Taxi drivers and shopkeepers listened to Ibrahim Dahirou Dembele on crackly radios across the dusty capital on Tuesday after France's military attack, code-named Operation Serval, drove militants out of key central Malian towns of Diabaly and Doutenza on Monday.
But on one shady street corner under a tree in the capital, Bamako, university lecturer Yacouba Diallo, 30, who had come for his customary afternoon glass of foamy bitter-sweet tea, wasn't so sure that the Islamists can easily be eliminated. He fears that once French troops depart, the threat could re-emerge.
"The Malian military has been tested in this war and found wanting. Everyone knows that if there was no French intervention, the Malian army couldn't have resisted the jihadists," he said, downing the small glass of strong tea in a gulp.

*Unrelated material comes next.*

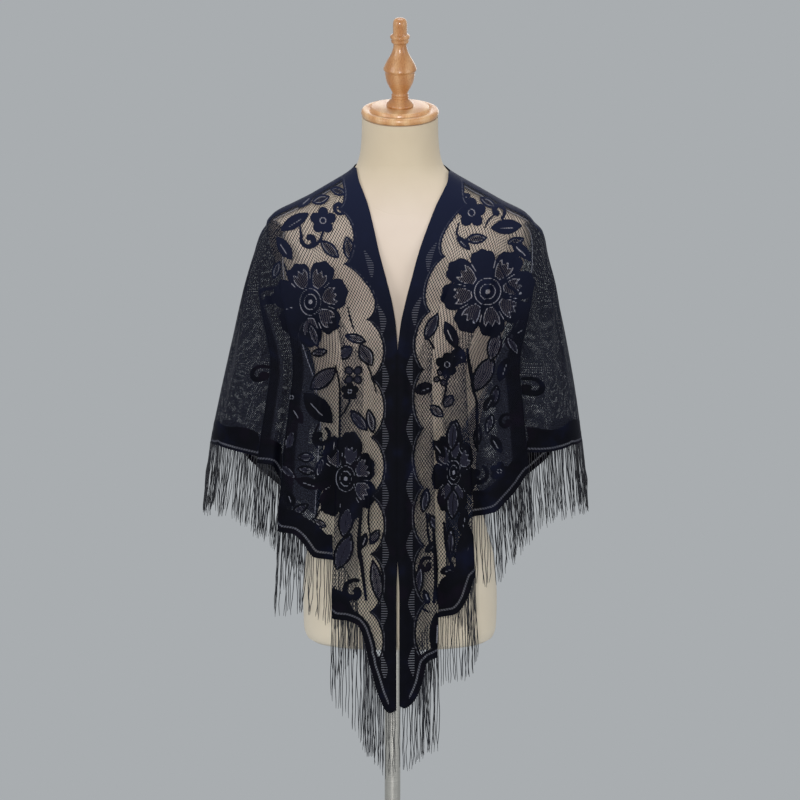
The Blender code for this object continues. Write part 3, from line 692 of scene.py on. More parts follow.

"When I was young, I thought we had one of the strongest armies in the region, but with this war, I saw otherwise. I was shocked the army couldn't stop the Islamists' advance."

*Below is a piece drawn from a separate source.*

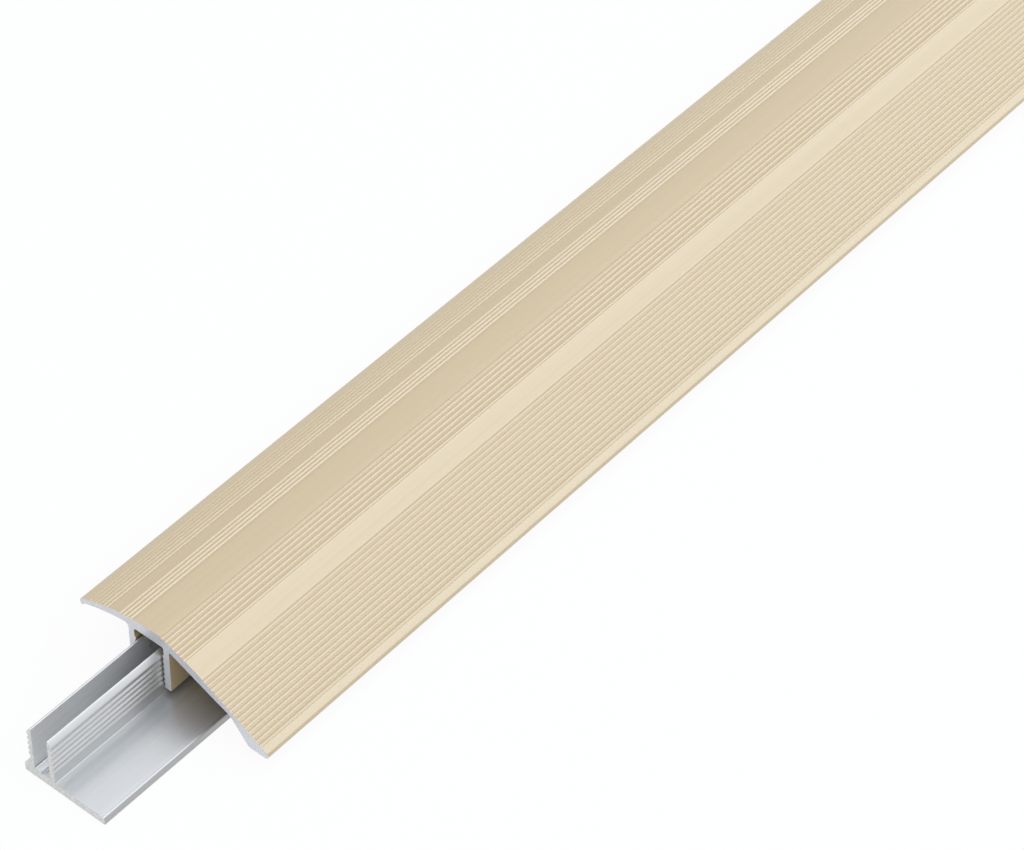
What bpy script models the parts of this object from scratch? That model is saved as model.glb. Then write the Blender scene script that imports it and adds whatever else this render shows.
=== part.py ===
"""Adapting threshold strip for a step between two floor coverings.

A toothed base rail is screwed to the subfloor through its flange. A ramped cover presses down over
the rail's two uprights, and teeth on its legs hold it at the height it is pressed to.

X runs across the strip towards the lower floor, Y along it and Z up. The origin lies under the
middle of the rail's channel, half way along the rail, on the subfloor.
"""

import math

import bmesh
import bpy

MM = 0.001

# Lengths along the strip
RAIL_LENGTH = 900 * MM
COVER_LENGTH = RAIL_LENGTH  # both are cut to the doorway's width
COVER_SET_BACK = 26.8 * MM  # the cover stands this far back from the rail's near end

# Base rail, across the strip
CHANNEL_WIDTH = 3.7 * MM
UPRIGHT_WALL = 1.1 * MM
UPRIGHT_HEIGHT = 12.1 * MM
UPRIGHT_LEAD_IN = 0.9 * MM  # height of the rounding that eases the cover's legs on
FLANGE_REACH = 14.5 * MM
FLANGE_THICKNESS = 1.7 * MM
FLANGE_EDGE_RADIUS = 0.5 * MM
STUB_REACH = 4.2 * MM
STUB_EDGE_HEIGHT = 1.9 * MM
STUB_TOP = 4.1 * MM
CHANNEL_FLOOR = 2.1 * MM
GUIDE_GROOVE_WIDTH = 0.9 * MM
GUIDE_GROOVE_DEPTH = 0.5 * MM
FOOT_FILLET = 0.4 * MM

# Teeth, the same on the rail's uprights and the cover's legs
TOOTH_PITCH = 1.3 * MM
TOOTH_DEPTH = 0.3 * MM
TOOTH_SLOPE = 0.8 * MM  # height of a groove's slanting side
TOOTH_CLEARANCE = 0.2 * MM  # between the tips of the rail's teeth and those of the legs
RAIL_PLAIN_FOOT = 2.5 * MM  # least height of the uprights' smooth part above the flange
RAIL_TOP_LAND = 0.4 * MM  # left smooth between the uppermost groove and the lead-in, besides a tooth
LEG_PLAIN_FOOT = 0.62 * MM

# Cover, across the strip. Its top runs from the lip over the shoulder to the toe
COVER_LIFT = 1.45 * MM  # the legs' feet stand this far above the flange and the stub
HEAD_ROOM = 1.5 * MM  # from the uprights' tops to the cover's bridge
BRIDGE_WALL = 2.45 * MM
LEG_WALL = 1.3 * MM
LEG_FOOT_CHAMFER = 0.25 * MM
WING_WALL = 1.7 * MM
WING_THINNING = 0.5 * MM  # the wing's wall is this much thinner where its lip begins
RAMP_WALL = 2.2 * MM
RAMP_THINNING = 0.8 * MM  # the ramp's wall is this much thinner where the toe begins
LIP_REACH = 16.45 * MM
LIP_RADIUS = 0.5 * MM
LIP_BEAD_WIDTH = 0.75 * MM
LIP_BEAD_HEIGHT = 1.6 * MM  # from the wing's edge down to the bead that rests on the higher floor
LIP_DROP = 3.83 * MM  # from the shoulder's left end down to the wing's edge
WING_BULGE = 0.74 * MM
SHOULDER_LEFT = 1.0 * MM
SHOULDER_OVERHANG = 0.45 * MM  # past the right leg's outer face
SHOULDER_FALL = 0.6 * MM  # from the shoulder's left end down to its right end
RAMP_BULGE = 0.6 * MM
TOE_REACH = 27.3 * MM
TOE_HEIGHT = 2.4 * MM  # the toe's flat underside above the subfloor
TOE_LENGTH = 4.5 * MM
TOE_BACK_RUN = 4.2 * MM
TOE_RADIUS = 0.8 * MM
TOE_TIP_ANGLE = 58  # degrees above level at which the toe's nose meets the ramp
WING_FILLET = 1.2 * MM
RAMP_FILLET = 0.5 * MM
BRIDGE_FILLET = 0.5 * MM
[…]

Like many Malians, Diallo has suffered a profound crisis of confidence in the Malian state and its army. For him, the rapid retreat of the militants in the past few days wasn't quite enough to quash the recent terror that the Islamists would reach the capital and take power, a fright that took shape as the rebels advanced southward, swiftly seizing territory and towns earlier this month.
The main fears came after the Islamists seized the town of Konna, on Jan. 10, threatening Mopti, around 140 miles from Bamako, and nearby Sevare, which is important for its major airport. It was terrifying at the time, but sports store owner Mamadou Traore, 41, who carries the latest smart phone in his pocket, can laugh about it now.
"Everyone was just expecting to see them here in Bamako. Everyone would have had to give up smoking," he said, chuckling huskily. "And everyone would have cut their pants short because that is what the Islamists say." (Some Muslim fundamentalists believe that a man's garment should not be worn below the ankle.)
Three militant groups _ Ansar Dine, the Movement for Unity and Jihad in West Africa (MUJOA) and al-Qaida in the Islamic Mahgreb (AQIM) _ remain in towns further north, Timbuktu, Gao and Kidal, according to Alexis Kalambry, editor of Les Echos newspaper in Bamako, based on reports from his journalists in the north.
After the fall of the regime of Moammar Gadhafi in Libya in 2012, militias swept across Mali's porous borders with what activists say were truckloads of looted weapons and launched a rebellion.
They took advantage of the chaos and paralysis that followed a military coup in Mali, seizing control of the north. Fighters from the nomadic Tuareg tribe, under the banner of the MNLA (National Movement for the Liberation of Azawad), launched the fight in a bid to create an independent Tuareg homeland, but they were soon driven out by Ansar Dine and other extremists, who imposed a strict interpretation of Shariah law at odds with local Malian custom.
Under that interpretation, they have been stoning people, amputating limbs, banning smoking and placing severe restrictions on women's clothing and movement.
France has deployed 2,150 troops out of a planned 2,500-strong contingent in an operation _ highly popular in Mali _ aiming to eliminate the Islamists, restore the country's territorial integrity, and stabilize it politically. French flags are on sale in the capital along with the Malian flags being raised to celebrate the country's current participation in Africa's international soccer tournament, the African Cup of Nations, under way in South Africa.
"I really appreciate the bombing by the French forces," said Traore, the shopkeeper, surrounded by shelves stuffed with dozens of uninflated soccer balls. "Anything that happens to those jihadists is a good thing. The fight in the name of Islam but they are not good Muslims. They abused women; they amputated people's limbs. How can you call them Muslims?"
Ask him about reports of civilian casualties in the French bombings and he swiftly brushes it aside.
"It's impossible to protect all civilians when bombing is going on," he said.
Traore's sports business is unaffected, by the war, but the country's economy has been hit but the collapse of the tourist sector after extremists last year captured the main tourist sites in the north, including ancient mausoleums in Timbuktu, and after several cases of kidnappings and killings of foreigners in the Sahel region in recent years.
"With the terrorist advance, no tourists are coming so the economy is depressed. We don't know how long will it be before tourists come back to the northern cities," Diallo, the university lecturer, said.
Many Malians hope the French will stay at least a year, doubtful that Mali's army can protect the country from terror attacks by the Islamists, even with a planned 3,300-strong force of regional African troops, around a third of whom arrived in Mali in recent days.
"When France leaves, the question is whether it is possible for Malian troops to ensure security. That's the big question," said Diallo.
"The few remaining rebels might not be able to face French and Malian troops in battle, but what's going to be dangerous is they are here now and we don't know where they are, and they can launch bombings and attacks on the population at any time. They can still be dangerous."